Семнадцать месяцев кричу,
Зову тебя домой.
Кидалась в ноги палачу,
Ты сын и ужас мой.
Все перепуталось навек,
И мне не разобрать
Теперь, кто зверь, кто человек
И долго ль казни ждать...
Все перепуталось, все стало призрачным и зыбким. Стерлись привычные границы, разделявшие добро и зло, людей и зверье, жертв и палачей, ложь и правду. Сограждане композитора, с энтузиазмом подхватившие его улыбчивую «Песню о встречном», с неменьшим энтузиазмом строчили доносы на своих соседей и сослуживцев. Сегодняшние палачи завтра становились жертвами, как это случилось с допрашивавшим Шостаковича следователем Закревским. А новые палачи рекрутировались из дрожавших от страха потенциальных жертв, что – задним числом – отметил Павел Антокольский в стихотворении, написанном уже после смерти Сталина:
Мы все – лауреаты премий,
Врученных в честь его.
Спокойно шедшие сквозь время,
Которое мертво.
Мы все – его однополчане,
Молчавшие, когда
Росла из нашего молчанья
Народная беда.
Таившиеся друг от друга,
Не спавшие ночей,
Когда из нашего же круга
Он делал палачей...
Художнический гений Шостаковича подсказал ему, что классическая драматургия симфонии не может полноценно работать в мире кошмарных метаморфоз, в мире, все более напоминающем фильм ужасов или театр абсурда. Зло утратило абстрактность, оно проникло во все поры общества и поселилось в самом человеке. Его уже не изобразишь по-старому – как нечто принципиально чуждое, врывающееся издали, из враждебных сфер, как глас судьбы, смерти, адских сил. И композитор изобразил зло по-новому: оно вырастает из мелодий, излучавших человечность, добро и благородство. Кто зверь, кто человек, теперь не разобрать...

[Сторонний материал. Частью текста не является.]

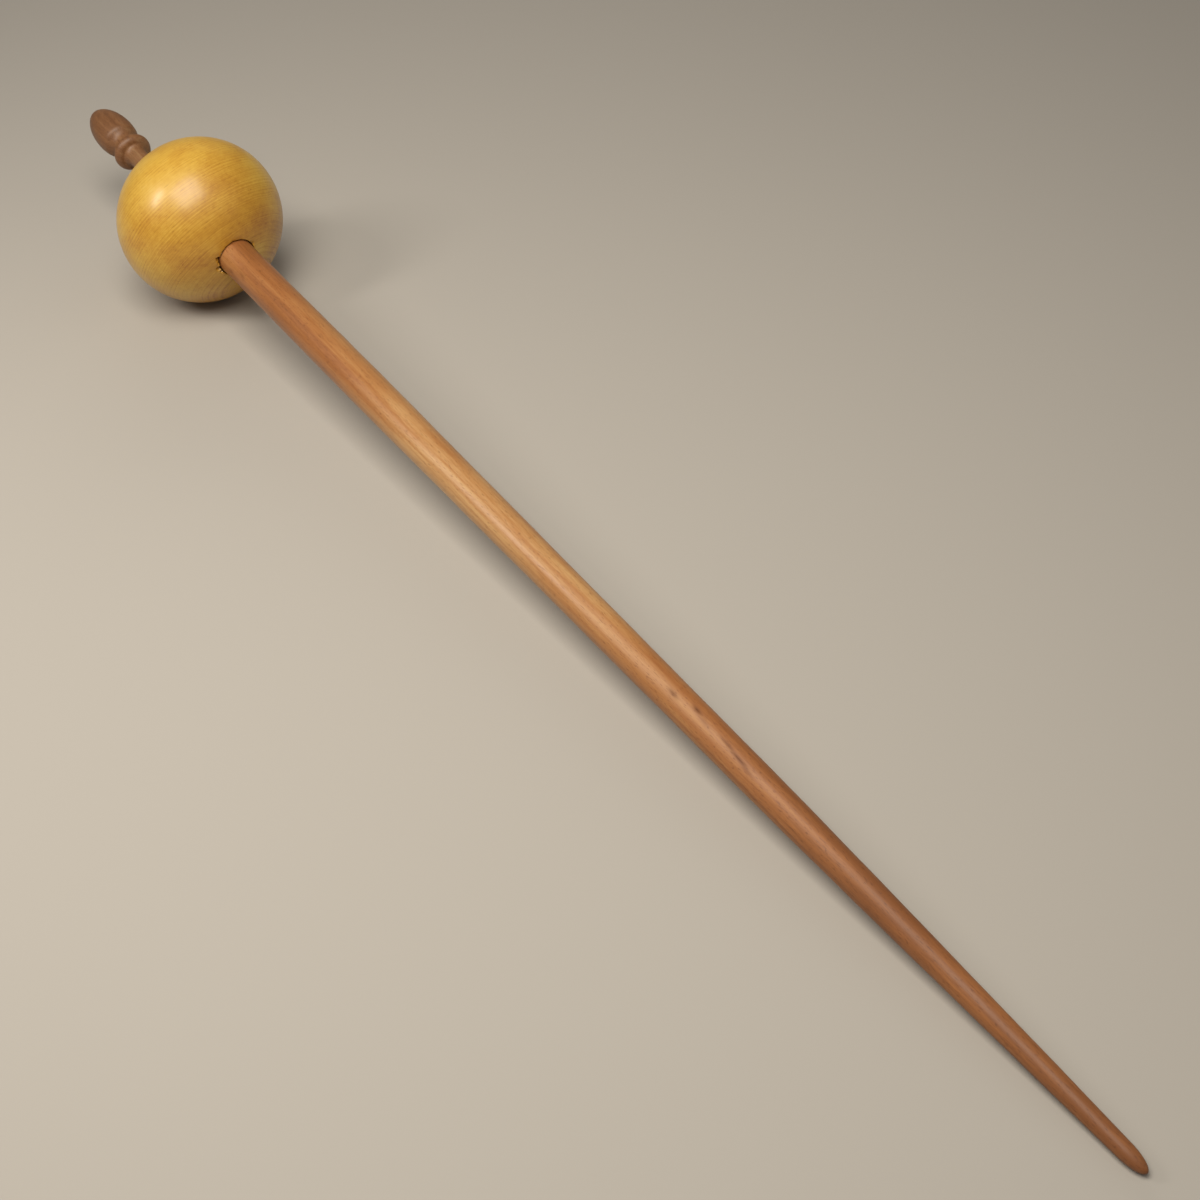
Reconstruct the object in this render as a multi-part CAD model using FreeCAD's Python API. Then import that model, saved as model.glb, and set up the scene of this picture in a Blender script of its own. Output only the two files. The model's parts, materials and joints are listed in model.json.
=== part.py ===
# Drop spindle: a turned stick held by friction in a turned wooden ball.
#
# The stick is one piece of wood. From one end to the other it has an egg-shaped finial, a waist, a domed
# collar, a neck where the yarn is hitched, a seat that grips the ball's bore, a barrel that carries the
# wound yarn, a long taper and a rounded tip. The ball is the whorl: it goes on over the tip and stops on
# the seat.
#
# Both pieces are turned about the spindle's own axis, with the ball's centre at 0 and the tip at +X.
# They are then laid on the table Z = 0, as a spindle lies at rest, on the ball's side and the tip.
import FreeCAD, Part
import math
import os

# Driving dimensions, in millimetres.

# Whorl: the ball.
ball_diameter = 40.0        # across the bore
ball_length = 36.4          # along the bore, before it is drilled: the ball is a little flattened
bore_diameter = 9.5         # drilled right through
lip_break = 0.08            # sharp edge taken off both mouths of the bore

# Seat: the stretch of the stick that holds the ball.
seat_clearance = 0.02       # between seat and bore, all round, at the seat's thick end
seat_taper = 0.03           # by how much the seat's radius falls over its length
seat_proud = 3.6            # how far the seat stands out of the ball on the finial side
seat_depth = 14.0           # how far the seat reaches into the bore

# Barrel and tapered blade.
barrel_gap = 0.37           # between barrel and bore, all round, where the barrel leaves the ball
barrel_lead = 4.0           # from the ball's mouth to where the barrel is parallel
barrel_length = 50.0        # parallel stretch
taper_drop = 1.16           # by how much the radius falls along the first, straight taper
taper_length = 143.0
point_radius = 1.60         # where the rounded tip begins
point_drop_share = 0.47     # part of the second taper's fall that its first half takes
point_length = 76.0         # second taper, slightly bowed
tip_length = 5.0            # rounded tip

# Finial, from the seat outwards: neck, domed collar, waist and egg.
shoulder_length = 3.4       # hollow rise from the neck to the seat
neck_radius = 2.45
neck_length = 6.8           # parallel stretch, where the yarn is hitched
flare_length = 1.96         # hollow rise from the neck to the foot of the collar
collar_proud = 0.05         # the collar's edge is this much larger than the bore, in radius
collar_foot_radius = 3.3    # foot of the collar's domed front
collar_front = 1.54         # from the collar's edge to the foot of its front
collar_back = 0.8           # from the collar's edge to its back
collar_back_fall = 0.45     # fall from the collar's edge to its back
waist_radius = 2.9
waist_width = 4.6
egg_proud = 0.12            # the egg is this much larger than the bore, in radius
egg_base = 3.8              # from the waist to the egg's thickest place
egg_base_fall = 0.42
egg_nose = 10.8             # from the egg's thickest place to its end
egg_fullness = 0.57         # 0.5 makes the nose an ellipse, and more makes it more pointed

# Sizes that follow.
ball_radius = ball_diameter / 2
ball_half_length = ball_length / 2
bore_radius = bore_diameter / 2
lip_radius = bore_radius + lip_break
mouth = ball_half_length * math.sqrt(1 - (lip_radius / ball_radius) ** 2)

seat_outer = -mouth - seat_proud
seat_inner = -mouth + seat_depth
seat_radius = bore_radius - seat_clearance
seat_end_radius = seat_radius - seat_taper

barrel_radius = bore_radius - barrel_gap
barrel_start = mouth + barrel_lead
barrel_end = barrel_start + barrel_length
taper_end = barrel_end + taper_length
taper_end_radius = barrel_radius - taper_drop
tip_start = taper_end + point_length
point_middle = taper_end + point_length / 2
point_middle_radius = taper_end_radius - point_drop_share * (taper_end_radius - point_radius)

neck_inner = seat_outer - shoulder_length
neck_outer = neck_inner - neck_length
collar_foot = neck_outer - flare_length
collar_edge = collar_foot - collar_front
collar_outer = collar_edge - collar_back
collar_radius = bore_radius + collar_proud
collar_outer_radius = collar_radius - collar_back_fall
egg_edge = collar_outer - waist_width
egg_radius = bore_radius + egg_proud
egg_edge_radius = egg_radius - egg_base_fall
egg_crown = egg_edge - egg_base
egg_end = egg_crown - egg_nose


def point(along, out):
    """A point of the half outline: distance along the axis, distance out from it."""
    return FreeCAD.Vector(along, 0, out)


def line(start, end):
    return Part.LineSegment(start, end).toShape()


def arc(start, middle, end):
    return Part.Arc(start, middle, end).toShape()


def oval_arc(middle, radius, end, stop_radius=0.0):
    """A quarter ellipse centred on the axis at middle, from its crown towards end, cut at stop_radius."""
    centre = point(middle, 0)
    crown = point(middle, radius)
    pole = point(end, 0)
    reach = math.acos(stop_radius / radius)
    if abs(end - middle) > radius:
        oval = Part.Ellipse(pole, crown, centre)
        return Part.ArcOfEllipse(oval, math.pi / 2 - reach, math.pi / 2).toShape()
    oval = Part.Ellipse(crown, pole, centre)
    return Part.ArcOfEllipse(oval, 0, reach).toShape()


def hollow(foot, top):
    """A hollow quarter ellipse: along the axis where it leaves foot, and square to it at top."""
    centre = point(foot.x, top.z)
    length = abs(top.x - foot.x)
    height = top.z - foot.z
    if length > height:
        oval = Part.Ellipse(top, foot, centre)
    else:
        oval = Part.Ellipse(foot, top, centre)
    return Part.ArcOfEllipse(oval, 0, math.pi / 2).toShape()


def dome(crown, foot):
    """A domed quarter ellipse: along the axis at crown, and square to it at foot."""
    centre = point(crown.x, foot.z)
    if abs(foot.x - crown.x) > crown.z - foot.z:
        oval = Part.Ellipse(foot, crown, centre)
    else:
        oval = Part.Ellipse(crown, foot, centre)
    return Part.ArcOfEllipse(oval, 0, math.pi / 2).toShape()


def collar_back_arc(outer, edge):
    """The circle's arc that is along the axis at the collar's edge and ends at its back."""
    length = edge.x - outer.x
    fall = edge.z - outer.z
    radius = (length ** 2 + fall ** 2) / (2 * fall)
    half_turn = math.asin(length / radius) / 2
    middle = point(edge.x - radius * math.sin(half_turn), edge.z - radius * (1 - math.cos(half_turn)))
    return arc(outer, middle, edge)


def egg_nose_curve():
    """The egg's outer half: its radius is the thickest one times (1 - share squared) to egg_fullness."""
    steps = 14
    places = []
    for step in range(steps + 1):
        share = math.sin(math.pi / 2 * step / steps)
        radius = egg_radius * max(0.0, 1 - share * share) ** egg_fullness
        places.append(point(egg_crown - egg_nose * share, radius))
    curve = Part.BSplineCurve()
    curve.interpolate(places, InitialTangent=point(-1, 0), FinalTangent=point(0, -1))
    return curve.toShape()


def turned(edges):
    """The solid that a closed half outline sweeps in one full turn about the spindle's axis."""
    outline = Part.Wire(Part.__sortEdges__(edges))
    return Part.Face(outline).revolve(FreeCAD.Vector(0, 0, 0), FreeCAD.Vector(1, 0, 0), 360)


def whorl():
    """The ball, with its bore and the broken edges of both mouths."""
    front_lip = point(mouth, lip_radius)
    front_bore = point(mouth - lip_break, bore_radius)
    back_bore = point(lip_break - mouth, bore_radius)
    back_lip = point(-mouth, lip_radius)
    return turned([
        oval_arc(0, ball_radius, -ball_half_length, lip_radius),
        oval_arc(0, ball_radius, ball_half_length, lip_radius),
        line(front_lip, front_bore),
        line(front_bore, back_bore),
        line(back_bore, back_lip),
    ])


def finial_edges():
    """The outline from the egg's end, over waist, collar and neck, to the seat's outer corner."""
    crown = point(egg_crown, egg_radius)
    egg_flank = point((egg_crown + egg_edge) / 2, egg_radius - egg_base_fall / 4)
    egg_corner = point(egg_edge, egg_edge_radius)
    waist = point((egg_edge + collar_outer) / 2, waist_radius)
    outer = point(collar_outer, collar_outer_radius)
    edge = point(collar_edge, collar_radius)
    foot = point(collar_foot, collar_foot_radius)
    neck_far = point(neck_outer, neck_radius)
    neck_near = point(neck_inner, neck_radius)
    return [
        egg_nose_curve(),
        arc(crown, egg_flank, egg_corner),
        arc(egg_corner, waist, outer),
        collar_back_arc(outer, edge),
        dome(edge, foot),
        hollow(neck_far, foot),
        line(neck_far, neck_near),
        hollow(neck_near, point(seat_outer, seat_radius)),
    ]


def shaft():
    """The stick, from the egg's end to the tip."""
    seat_corner = point(seat_outer, seat_radius)
    seat_foot = point(seat_inner, seat_end_radius)
    barrel_near = point(barrel_start, barrel_radius)
    barrel_far = point(barrel_end, barrel_radius)
    taper_foot = point(taper_end, taper_end_radius)
    tip_crown = point(tip_start, point_radius)
    tip = point(tip_start + tip_length, 0)
    edges = finial_edges()
    edges += [
        line(seat_corner, seat_foot),
        line(seat_foot, barrel_near),
        line(barrel_near, barrel_far),
        line(barrel_far, taper_foot),
        arc(taper_foot, point(point_middle, point_middle_radius), tip_crown),
        oval_arc(tip_start, point_radius, tip.x),
        line(tip, point(egg_end, 0)),
    ]
    return turned(edges)


def reach_down(slope, centre, half_length, radius):
    """How far an oval of revolution centred on the axis reaches towards a table at this slope."""
    along = half_length * math.sin(slope)
    out = radius * math.cos(slope)
    return centre * math.sin(slope) + math.hypot(along, out)


def resting_slope():
    """The slope at which the ball and the tip both touch the table, found by halving."""
    low = 0.0
    high = math.radians(30)
    for _ in range(60):
        slope = (low + high) / 2
        ball = reach_down(slope, 0, ball_half_length, ball_radius)
        tip = reach_down(slope, tip_start, tip_length, point_radius)
        if tip < ball:
            low = slope
        else:
            high = slope
    return slope


os.makedirs("parts", exist_ok=True)

slope = resting_slope()
lift = reach_down(slope, 0, ball_half_length, ball_radius)
axis = FreeCAD.Vector(math.cos(slope), 0, -math.sin(slope))
pieces = {"whorl": whorl(), "shaft": shaft()}

turn = FreeCAD.Rotation(FreeCAD.Vector(0, 1, 0), math.degrees(slope))
laid = FreeCAD.Placement(FreeCAD.Vector(0, 0, lift), turn)
for piece in pieces.values():
    piece.Placement = laid
box = pieces["shaft"].optimalBoundingBox(False)
middle = (box.XMin + box.XMax) / 2
for name, piece in pieces.items():
    piece.translate(FreeCAD.Vector(-middle, 0, 0))
    piece.exportStep("parts/" + name + ".step")

barrel_middle = FreeCAD.Vector(-middle, 0, lift) + axis * (barrel_start + barrel_length / 2)
print("axis towards the tip:", [round(value, 6) for value in axis])
print("ball centre, mm:", round(-middle, 4), 0.0, round(lift, 4))
print("barrel's middle, mm:", [round(value, 4) for value in barrel_middle])
print("barrel radius and length, mm:", barrel_radius, barrel_length)
print("travel that frees the ball, mm:", round(tip_start + tip_length + mouth, 2))
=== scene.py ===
import json
import math

import bpy
import numpy as np
from mathutils import Matrix, Vector


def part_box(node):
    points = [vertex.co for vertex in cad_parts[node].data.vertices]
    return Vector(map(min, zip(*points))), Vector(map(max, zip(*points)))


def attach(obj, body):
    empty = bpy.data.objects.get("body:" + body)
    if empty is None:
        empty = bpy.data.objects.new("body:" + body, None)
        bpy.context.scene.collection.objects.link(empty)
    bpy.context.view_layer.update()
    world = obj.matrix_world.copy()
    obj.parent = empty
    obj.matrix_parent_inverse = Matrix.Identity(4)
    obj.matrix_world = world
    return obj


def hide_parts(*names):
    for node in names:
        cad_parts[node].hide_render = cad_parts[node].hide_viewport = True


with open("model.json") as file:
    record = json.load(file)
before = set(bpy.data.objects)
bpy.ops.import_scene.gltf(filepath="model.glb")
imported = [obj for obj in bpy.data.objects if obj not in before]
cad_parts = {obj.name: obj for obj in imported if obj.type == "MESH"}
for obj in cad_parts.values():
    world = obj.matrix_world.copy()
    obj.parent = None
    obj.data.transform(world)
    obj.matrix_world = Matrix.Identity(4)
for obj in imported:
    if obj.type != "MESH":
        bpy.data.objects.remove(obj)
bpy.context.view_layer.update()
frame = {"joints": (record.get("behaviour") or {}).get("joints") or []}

MM = 0.001

# ---------------------------------------------------------------- the spindle's place in the frame

box_low, box_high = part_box("whorl")
BALL_CENTRE = (box_low + box_high) / 2
AXIS = -Vector(frame["joints"][0]["axis"]).normalized()      # towards the tip
SIDE = Vector((0.0, 1.0, 0.0))
TOP = AXIS.cross(SIDE)


def place(along, out, angle):
    """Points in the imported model's frame, in metres.

    Each is centre + along * axis + out * (cos angle * side + sin angle * top).
    """
    centre, axis, side, top = (np.array(v) for v in (BALL_CENTRE, AXIS, SIDE, TOP))
    reach = out * np.cos(angle)
    rise = out * np.sin(angle)
    return centre + MM * (along[..., None] * axis + reach[..., None] * side + rise[..., None] * top)


# ---------------------------------------------------------------- sizes, in millimetres

BALL_RADIUS = 20.0
BALL_HALF_LENGTH = 18.2
BORE_RADIUS = 4.75
LIP_BREAK = 0.08                    # sharp edge taken off both mouths of the bore
LIP_RADIUS = BORE_RADIUS + LIP_BREAK
MOUTH = BALL_HALF_LENGTH * math.sqrt(1 - (LIP_RADIUS / BALL_RADIUS) ** 2)

SEAT_RADIUS = 4.73
SEAT_END_RADIUS = 4.70
SEAT_OUTER = -MOUTH - 3.6
SEAT_INNER = -MOUTH + 14.0
SEAT_JOIN_REACH = 1.5               # from the seat's outer corner to where the stick's two outlines meet
SEAT_JOIN_FALL = 0.003              # about how far the seat's radius has fallen there

BARREL_RADIUS = 4.38
BARREL_START = MOUTH + 4.0
BARREL_END = BARREL_START + 50.0
TAPER_END = BARREL_END + 143.0
TAPER_END_RADIUS = BARREL_RADIUS - 1.16
TIP_RADIUS = 1.60
TIP_START = TAPER_END + 76.0
TIP_MIDDLE_RADIUS = TAPER_END_RADIUS - 0.47 * (TAPER_END_RADIUS - TIP_RADIUS)
TIP_LENGTH = 5.0

NECK_RADIUS = 2.45
NECK_INNER = SEAT_OUTER - 3.4
NECK_OUTER = NECK_INNER - 6.8
COLLAR_FOOT = NECK_OUTER - 1.96
COLLAR_FOOT_RADIUS = 3.3
COLLAR_EDGE = COLLAR_FOOT - 1.54
COLLAR_RADIUS = BORE_RADIUS + 0.05
COLLAR_OUTER = COLLAR_EDGE - 0.8
COLLAR_FALL = 0.45
WAIST_RADIUS = 2.9
EGG_EDGE = COLLAR_OUTER - 4.6
EGG_RADIUS = BORE_RADIUS + 0.12
EGG_FALL = 0.42
EGG_CROWN = EGG_EDGE - 3.8
EGG_NOSE = 10.8
EGG_FULLNESS = 0.57                 # 0.5 makes the nose an ellipse, and more makes it more pointed
EGG_CORNER_REACH = 1.6              # how far along the stick the egg's corner is sanded more than the rest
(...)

«Реквием» Ахматовой был опубликован спустя много лет, в 1987-м, когда в России объявили «гласность». Между тем, музыкальное свидетельство о страшной эпохе – Пятую симфонию Шостаковича – исполнили публично в разгар Большого террора. Советское государственное издательство выпустило ее партитуру. В условных значках, размещенных на пяти нотных линейках, запечатлелись эмоции и образы, родственные тем, что вопиют со страниц ахматовской поэмы, но, тем не менее, пробившиеся на поверхность и услышанные современниками. Пушкин однажды сочувственно процитировал Эжена Скриба, назвавшего песни Франции «веселым архивом», «поющими летописями». Симфоническая и камерная музыка Шостаковича и его самых талантливых, чутких и честных коллег станет для будущих поколений звучащей летописью, архивом, вобравшим в себя «шум времени», ритмы и трепет нашей эпохи. Веселого они там найдут мало. Русская музыка ХХ века – та, что сочинялась не по заказу, а по зову души – звучит намного суровее, жестче и трагичнее, чем музыка Западной Европы или Америки, сочинявшаяся в то же время. В стране, где «горе возвели в позор» (Б. Пастернак), где автор поэмы о горе, перед которым «гнутся горы, Не течет великая река», опасаясь за свою жизнь, немедленно сжигала листочки с новыми главами, после того как их запоминали ее ближайшие друзья, – в этой стране звучала музыка, говорившая о том же, но иначе: потоком звучаний, лившихся прямо в душу слушателей, в их подсознание.